GOOD ENOUGH TO EAT - Lemongrass
The stalks of this tropical grass are a staple in Thai curries and other Far Eastern dishes as the roots and stems contain an aromatic oil producing a distinctive citrus flavour. In a good summer it can be grown outdoors, but this tender perennial will need bringing in in the winter. Otherwise, just grow it from seed each year and use it as an annual.
Seeds should be sown in pots under cover or indoors. Plants need a minimum temperature of 13C (55F) and a humid atmosphere to grow well.
Full-grown plants can reach 1.5m (5ft) if left, but to harvest you just need to cut the stalks above soil level and trim off the leaves.
THREE WAYS TO... Stay safe when hedge-trimming
1. Make sure electric cable is secured over your shoulder and well out of the way of blades when using powered hedge-trimmers.
2. Plug any garden power tool into an RCD so the current switches off immediately in case of accidents.

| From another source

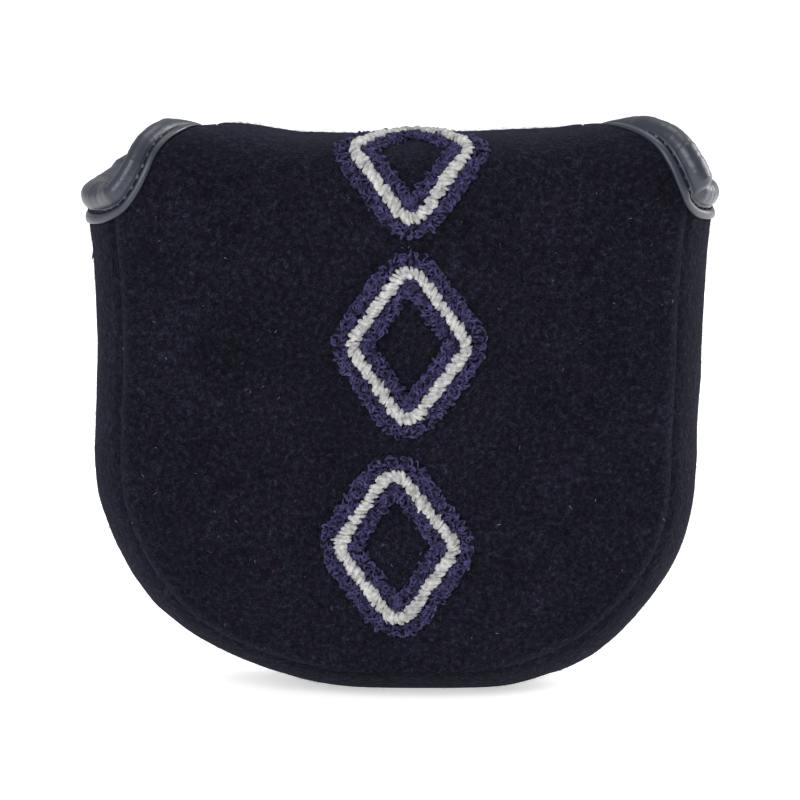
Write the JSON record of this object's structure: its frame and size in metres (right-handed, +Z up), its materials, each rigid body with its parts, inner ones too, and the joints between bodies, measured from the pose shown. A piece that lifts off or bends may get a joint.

3. When trimming tall hedges, place two pairs of stepladders securely on level ground with a plank between them and make sure it's stable before starting. Get someone to hold the ladders stable.
WHAT TO DO THIS WEEK
:: Pot up clumps of parsley, cutting off their leaves to encourage fresh growth for winter use.
:: Blanch and freeze French and runner beans to have a supply throughout winter.
:: Trim lavender after the flowers have faded.
:: Plant new strawberry plants and keep them well watered.
:: Prune rambling roses after flowering.
:: Mow less frequently if the weather is hot and dry.
:: Keep celery watered and earth up trench varieties to blanch their stems.
:: Peg down non-flowering shoots of carnations into the soil to root, water regularly and cut off the plant separately when well rooted, to increase your stock.
:: Finish summer pruning apple trees.
:: Divide perennials.
:: Keep aphids in check by squashing by hand.